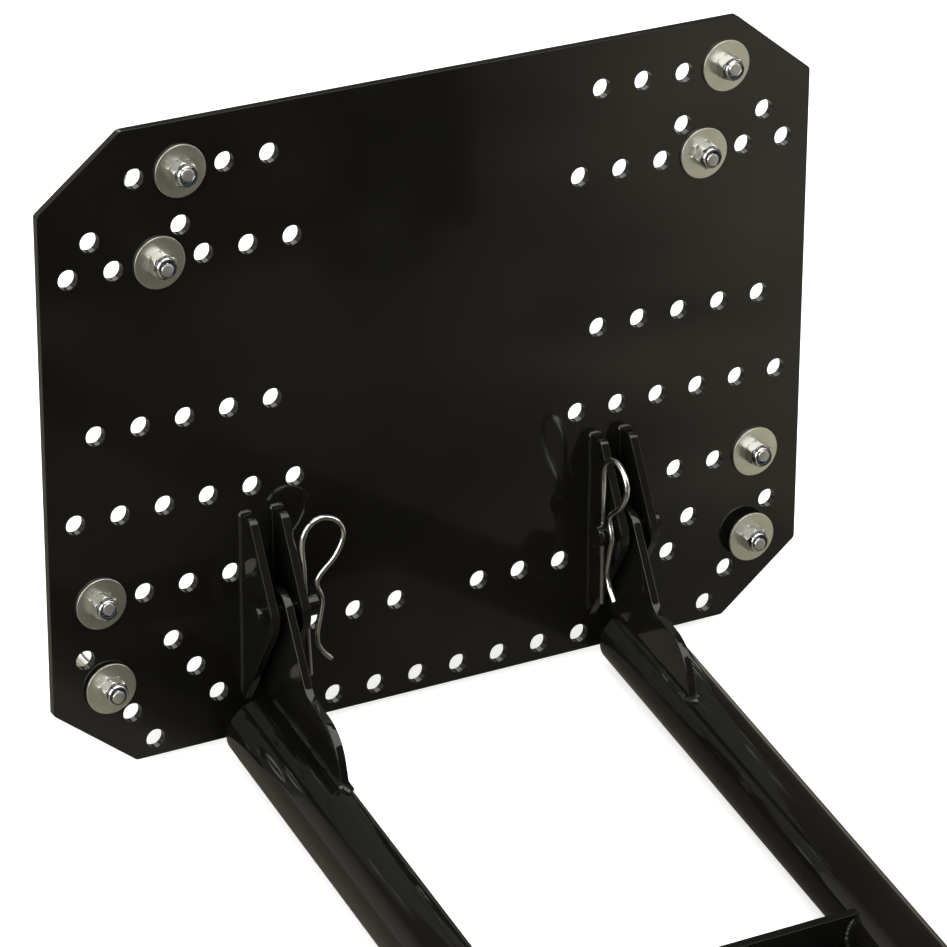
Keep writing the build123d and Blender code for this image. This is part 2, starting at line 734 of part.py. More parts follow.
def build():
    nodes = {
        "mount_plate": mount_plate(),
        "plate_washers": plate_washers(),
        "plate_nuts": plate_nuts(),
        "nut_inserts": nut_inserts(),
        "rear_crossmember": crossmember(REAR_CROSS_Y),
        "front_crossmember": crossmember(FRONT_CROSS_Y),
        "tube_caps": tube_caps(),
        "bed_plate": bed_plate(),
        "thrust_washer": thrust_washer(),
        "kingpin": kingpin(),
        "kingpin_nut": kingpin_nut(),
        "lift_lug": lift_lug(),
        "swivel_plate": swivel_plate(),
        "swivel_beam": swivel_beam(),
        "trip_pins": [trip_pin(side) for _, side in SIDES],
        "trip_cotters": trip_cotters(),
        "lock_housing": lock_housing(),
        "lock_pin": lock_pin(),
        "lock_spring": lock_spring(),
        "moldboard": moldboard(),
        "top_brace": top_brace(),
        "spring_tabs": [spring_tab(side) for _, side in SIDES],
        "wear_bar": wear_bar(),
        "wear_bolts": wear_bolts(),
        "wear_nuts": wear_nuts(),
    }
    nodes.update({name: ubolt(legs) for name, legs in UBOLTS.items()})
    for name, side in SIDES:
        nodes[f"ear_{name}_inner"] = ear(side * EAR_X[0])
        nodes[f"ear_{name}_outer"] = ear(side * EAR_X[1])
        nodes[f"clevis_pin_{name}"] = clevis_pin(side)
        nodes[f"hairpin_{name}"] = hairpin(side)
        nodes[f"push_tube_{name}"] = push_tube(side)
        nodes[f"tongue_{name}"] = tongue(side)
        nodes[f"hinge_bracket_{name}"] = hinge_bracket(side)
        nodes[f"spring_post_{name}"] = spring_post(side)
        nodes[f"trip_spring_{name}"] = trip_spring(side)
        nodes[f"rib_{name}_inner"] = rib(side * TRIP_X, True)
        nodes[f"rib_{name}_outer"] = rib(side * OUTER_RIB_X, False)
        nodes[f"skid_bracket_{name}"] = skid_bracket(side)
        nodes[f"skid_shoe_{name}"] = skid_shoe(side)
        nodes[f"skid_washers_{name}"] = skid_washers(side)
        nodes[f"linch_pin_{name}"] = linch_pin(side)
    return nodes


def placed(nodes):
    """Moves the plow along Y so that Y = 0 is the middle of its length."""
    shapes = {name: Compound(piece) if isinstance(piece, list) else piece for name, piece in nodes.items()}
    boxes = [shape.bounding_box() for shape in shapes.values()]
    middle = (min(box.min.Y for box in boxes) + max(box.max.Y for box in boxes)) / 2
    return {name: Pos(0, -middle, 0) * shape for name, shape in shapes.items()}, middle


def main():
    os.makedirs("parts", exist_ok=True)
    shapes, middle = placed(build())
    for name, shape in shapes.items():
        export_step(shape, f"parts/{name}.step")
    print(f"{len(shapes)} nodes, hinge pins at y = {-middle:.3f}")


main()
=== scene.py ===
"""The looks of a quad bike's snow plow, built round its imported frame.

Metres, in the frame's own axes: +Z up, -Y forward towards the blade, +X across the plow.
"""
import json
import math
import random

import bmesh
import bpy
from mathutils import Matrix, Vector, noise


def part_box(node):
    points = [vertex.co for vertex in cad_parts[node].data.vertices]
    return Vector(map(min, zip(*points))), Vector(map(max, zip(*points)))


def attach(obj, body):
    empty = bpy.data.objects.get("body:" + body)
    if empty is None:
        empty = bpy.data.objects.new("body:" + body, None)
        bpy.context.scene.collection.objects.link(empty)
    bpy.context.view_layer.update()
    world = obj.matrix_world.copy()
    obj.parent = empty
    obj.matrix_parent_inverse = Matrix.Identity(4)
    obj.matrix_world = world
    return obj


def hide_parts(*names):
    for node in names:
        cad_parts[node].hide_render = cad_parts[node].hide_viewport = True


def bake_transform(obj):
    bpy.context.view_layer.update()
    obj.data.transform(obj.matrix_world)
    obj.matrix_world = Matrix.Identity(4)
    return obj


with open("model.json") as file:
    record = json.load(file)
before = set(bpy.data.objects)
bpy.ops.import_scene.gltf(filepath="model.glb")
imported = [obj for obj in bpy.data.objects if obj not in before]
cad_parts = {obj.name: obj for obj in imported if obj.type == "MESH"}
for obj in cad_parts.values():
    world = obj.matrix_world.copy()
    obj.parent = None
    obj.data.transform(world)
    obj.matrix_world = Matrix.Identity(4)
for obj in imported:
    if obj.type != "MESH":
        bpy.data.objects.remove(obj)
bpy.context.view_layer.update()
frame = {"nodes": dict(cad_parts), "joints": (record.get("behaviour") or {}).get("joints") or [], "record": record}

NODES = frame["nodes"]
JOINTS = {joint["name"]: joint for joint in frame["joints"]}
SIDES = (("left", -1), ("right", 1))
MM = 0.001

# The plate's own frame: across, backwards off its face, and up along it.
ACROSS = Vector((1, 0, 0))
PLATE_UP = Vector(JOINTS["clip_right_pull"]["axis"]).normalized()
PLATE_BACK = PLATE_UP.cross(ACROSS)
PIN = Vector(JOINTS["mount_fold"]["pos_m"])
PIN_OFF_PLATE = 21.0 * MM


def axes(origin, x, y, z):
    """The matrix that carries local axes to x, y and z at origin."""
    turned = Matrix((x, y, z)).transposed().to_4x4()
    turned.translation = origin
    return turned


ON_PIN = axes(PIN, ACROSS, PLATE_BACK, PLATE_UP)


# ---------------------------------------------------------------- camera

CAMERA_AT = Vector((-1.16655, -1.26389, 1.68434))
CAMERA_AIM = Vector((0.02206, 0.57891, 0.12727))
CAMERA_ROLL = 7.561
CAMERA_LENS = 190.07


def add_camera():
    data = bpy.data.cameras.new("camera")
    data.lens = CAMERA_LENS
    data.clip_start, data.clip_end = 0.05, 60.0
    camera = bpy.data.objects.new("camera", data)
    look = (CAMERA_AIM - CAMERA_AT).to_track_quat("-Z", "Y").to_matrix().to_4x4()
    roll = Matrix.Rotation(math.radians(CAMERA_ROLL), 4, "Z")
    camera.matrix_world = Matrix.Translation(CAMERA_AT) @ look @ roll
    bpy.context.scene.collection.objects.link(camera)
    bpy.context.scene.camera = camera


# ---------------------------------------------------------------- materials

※

▶ [EXERCISE DIRECTIONS]
Using the data above, output each line exactly.

▶ [RESPONSE TO THE TASK]
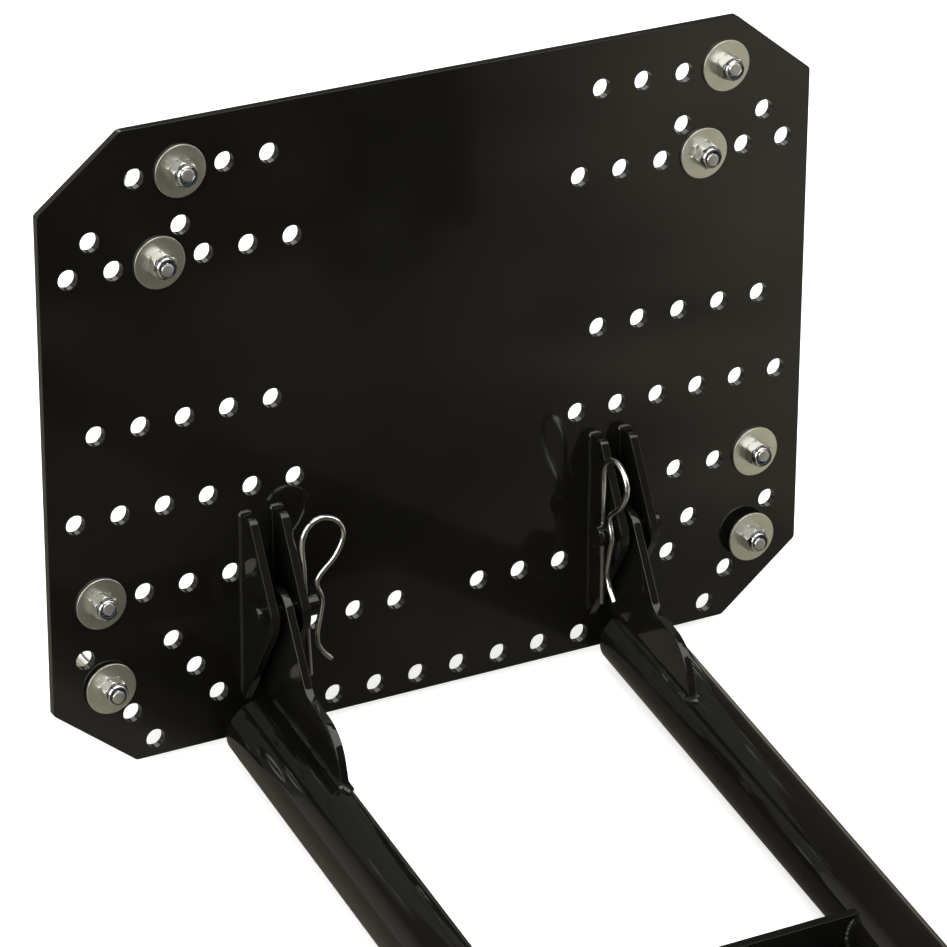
Keep writing the build123d and Blender code for this image. This is part 2, starting at line 734 of part.py. More parts follow.
def build():
    nodes = {
        "mount_plate": mount_plate(),
        "plate_washers": plate_washers(),
        "plate_nuts": plate_nuts(),
        "nut_inserts": nut_inserts(),
        "rear_crossmember": crossmember(REAR_CROSS_Y),
        "front_crossmember": crossmember(FRONT_CROSS_Y),
        "tube_caps": tube_caps(),
        "bed_plate": bed_plate(),
        "thrust_washer": thrust_washer(),
        "kingpin": kingpin(),
        "kingpin_nut": kingpin_nut(),
        "lift_lug": lift_lug(),
        "swivel_plate": swivel_plate(),
        "swivel_beam": swivel_beam(),
        "trip_pins": [trip_pin(side) for _, side in SIDES],
        "trip_cotters": trip_cotters(),
        "lock_housing": lock_housing(),
        "lock_pin": lock_pin(),
        "lock_spring": lock_spring(),
        "moldboard": moldboard(),
        "top_brace": top_brace(),
        "spring_tabs": [spring_tab(side) for _, side in SIDES],
        "wear_bar": wear_bar(),
        "wear_bolts": wear_bolts(),
        "wear_nuts": wear_nuts(),
    }
    nodes.update({name: ubolt(legs) for name, legs in UBOLTS.items()})
    for name, side in SIDES:
        nodes[f"ear_{name}_inner"] = ear(side * EAR_X[0])
        nodes[f"ear_{name}_outer"] = ear(side * EAR_X[1])
        nodes[f"clevis_pin_{name}"] = clevis_pin(side)
        nodes[f"hairpin_{name}"] = hairpin(side)
        nodes[f"push_tube_{name}"] = push_tube(side)
        nodes[f"tongue_{name}"] = tongue(side)
        nodes[f"hinge_bracket_{name}"] = hinge_bracket(side)
        nodes[f"spring_post_{name}"] = spring_post(side)
        nodes[f"trip_spring_{name}"] = trip_spring(side)
        nodes[f"rib_{name}_inner"] = rib(side * TRIP_X, True)
        nodes[f"rib_{name}_outer"] = rib(side * OUTER_RIB_X, False)
        nodes[f"skid_bracket_{name}"] = skid_bracket(side)
        nodes[f"skid_shoe_{name}"] = skid_shoe(side)
        nodes[f"skid_washers_{name}"] = skid_washers(side)
        nodes[f"linch_pin_{name}"] = linch_pin(side)
    return nodes


def placed(nodes):
    """Moves the plow along Y so that Y = 0 is the middle of its length."""
    shapes = {name: Compound(piece) if isinstance(piece, list) else piece for name, piece in nodes.items()}
    boxes = [shape.bounding_box() for shape in shapes.values()]
    middle = (min(box.min.Y for box in boxes) + max(box.max.Y for box in boxes)) / 2
    return {name: Pos(0, -middle, 0) * shape for name, shape in shapes.items()}, middle


def main():
    os.makedirs("parts", exist_ok=True)
    shapes, middle = placed(build())
    for name, shape in shapes.items():
        export_step(shape, f"parts/{name}.step")
    print(f"{len(shapes)} nodes, hinge pins at y = {-middle:.3f}")


main()
=== scene.py ===
"""The looks of a quad bike's snow plow, built round its imported frame.

Metres, in the frame's own axes: +Z up, -Y forward towards the blade, +X across the plow.
"""
import json
import math
import random

import bmesh
import bpy
from mathutils import Matrix, Vector, noise


def part_box(node):
    points = [vertex.co for vertex in cad_parts[node].data.vertices]
    return Vector(map(min, zip(*points))), Vector(map(max, zip(*points)))


def attach(obj, body):
    empty = bpy.data.objects.get("body:" + body)
    if empty is None:
        empty = bpy.data.objects.new("body:" + body, None)
        bpy.context.scene.collection.objects.link(empty)
    bpy.context.view_layer.update()
    world = obj.matrix_world.copy()
    obj.parent = empty
    obj.matrix_parent_inverse = Matrix.Identity(4)
    obj.matrix_world = world
    return obj


def hide_parts(*names):
    for node in names:
        cad_parts[node].hide_render = cad_parts[node].hide_viewport = True


def bake_transform(obj):
    bpy.context.view_layer.update()
    obj.data.transform(obj.matrix_world)
    obj.matrix_world = Matrix.Identity(4)
    return obj


with open("model.json") as file:
    record = json.load(file)
before = set(bpy.data.objects)
bpy.ops.import_scene.gltf(filepath="model.glb")
imported = [obj for obj in bpy.data.objects if obj not in before]
cad_parts = {obj.name: obj for obj in imported if obj.type == "MESH"}
for obj in cad_parts.values():
    world = obj.matrix_world.copy()
    obj.parent = None
    obj.data.transform(world)
    obj.matrix_world = Matrix.Identity(4)
for obj in imported:
    if obj.type != "MESH":
        bpy.data.objects.remove(obj)
bpy.context.view_layer.update()
frame = {"nodes": dict(cad_parts), "joints": (record.get("behaviour") or {}).get("joints") or [], "record": record}

NODES = frame["nodes"]
JOINTS = {joint["name"]: joint for joint in frame["joints"]}
SIDES = (("left", -1), ("right", 1))
MM = 0.001

# The plate's own frame: across, backwards off its face, and up along it.
ACROSS = Vector((1, 0, 0))
PLATE_UP = Vector(JOINTS["clip_right_pull"]["axis"]).normalized()
PLATE_BACK = PLATE_UP.cross(ACROSS)
PIN = Vector(JOINTS["mount_fold"]["pos_m"])
PIN_OFF_PLATE = 21.0 * MM


def axes(origin, x, y, z):
    """The matrix that carries local axes to x, y and z at origin."""
    turned = Matrix((x, y, z)).transposed().to_4x4()
    turned.translation = origin
    return turned


ON_PIN = axes(PIN, ACROSS, PLATE_BACK, PLATE_UP)


# ---------------------------------------------------------------- camera

CAMERA_AT = Vector((-1.16655, -1.26389, 1.68434))
CAMERA_AIM = Vector((0.02206, 0.57891, 0.12727))
CAMERA_ROLL = 7.561
CAMERA_LENS = 190.07


def add_camera():
    data = bpy.data.cameras.new("camera")
    data.lens = CAMERA_LENS
    data.clip_start, data.clip_end = 0.05, 60.0
    camera = bpy.data.objects.new("camera", data)
    look = (CAMERA_AIM - CAMERA_AT).to_track_quat("-Z", "Y").to_matrix().to_4x4()
    roll = Matrix.Rotation(math.radians(CAMERA_ROLL), 4, "Z")
    camera.matrix_world = Matrix.Translation(CAMERA_AT) @ look @ roll
    bpy.context.scene.collection.objects.link(camera)
    bpy.context.scene.camera = camera


# ---------------------------------------------------------------- materials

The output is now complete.